Wir haben heute auch wegen der realen Wohlstandsverluste nur wenige Verbündete im Kampf um die notwendigen Transformationsprozesse. In Sachsen grenzt sich der MP schon mal vorsorglich ab von seinen Koalitionspartnern. Kretschmer beteiligt sich gern an der Angstmasche. Er bedient Stimmungen: „Ob es gegen die weitere Aufnahme von Flüchtlingen geht, das verkorkste Heizungsgesetz, den Ausbau erneuerbarer Energien oder Waffenlieferungen an die Ukraine.“ (Leitartikel von Annette Binninger, SZ vom 27./ 28. Mai 23).

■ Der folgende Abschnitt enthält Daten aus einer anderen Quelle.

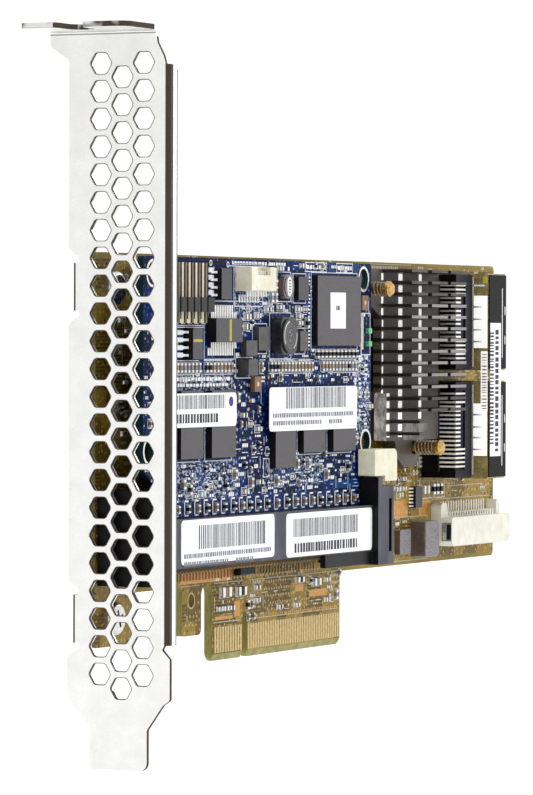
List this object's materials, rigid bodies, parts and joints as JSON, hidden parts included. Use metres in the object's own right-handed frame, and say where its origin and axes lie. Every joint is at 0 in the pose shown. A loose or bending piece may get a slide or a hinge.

Ja, das Heizungsgesetz wird gern als „verkorkst“ bezeichnet. Und niemand anderes hat das natürlich verbrochen außer Robert Habeck. Die gemeinsamen Beschlüsse der drei Ampel – Parteien werden gern unterschlagen. Da schenken manche doch lieber Parteien und Vereinen Gehör, die das Dagegen – Sein zum Programm erhoben haben, die keine Forderungen stellen außer der, man möge doch unter sich bleiben, alle Fremden rausschmeißen, sich den sogenannten Eliten widersetzen und ansonsten nur an sich selber denken.

Fazit

Es wird Zeit. Es wird Zeit, dass wir vor Ort, in Sachsen und Pirna, nicht in das allgemeine Lamento einstimmen. In das von den „handwerklichen Fehlern“. Niemand ist frei von Fehlern, die auch korrigierbar sind. Wir sollten uns besinnen auf unsere Stärken: Auf unser gesichertes Wissen um die Notwendigkeit der Anpassung an den Klimawandel, nicht nur mit schönen Worten, sondern auch im Handeln. Auf unseren Rückhalt in der Wissenschaft. Wir sollten daran arbeiten, weitere Bündnispartner zu gewinnen, um, wenn nötig über Umwege, dennoch das Ziel zu erreichen. Und wir sollten in den Städten und Gemeinden unbedingt noch stärker sichtbar werden. Wir sollten jede Gelegenheit nutzen, um Gespräche zu führen. Dabei gut zuhören und nicht die Besserwisser geben. Aber eben auch klar sein gegen Hetze, Fremdenfeindlichkeit und Leugnung des menschengemachten Klimawandels. Natürlich braucht es dafür ein ordentliches Maß an Frustrationstoleranz. Aber anders wird es nicht gehen.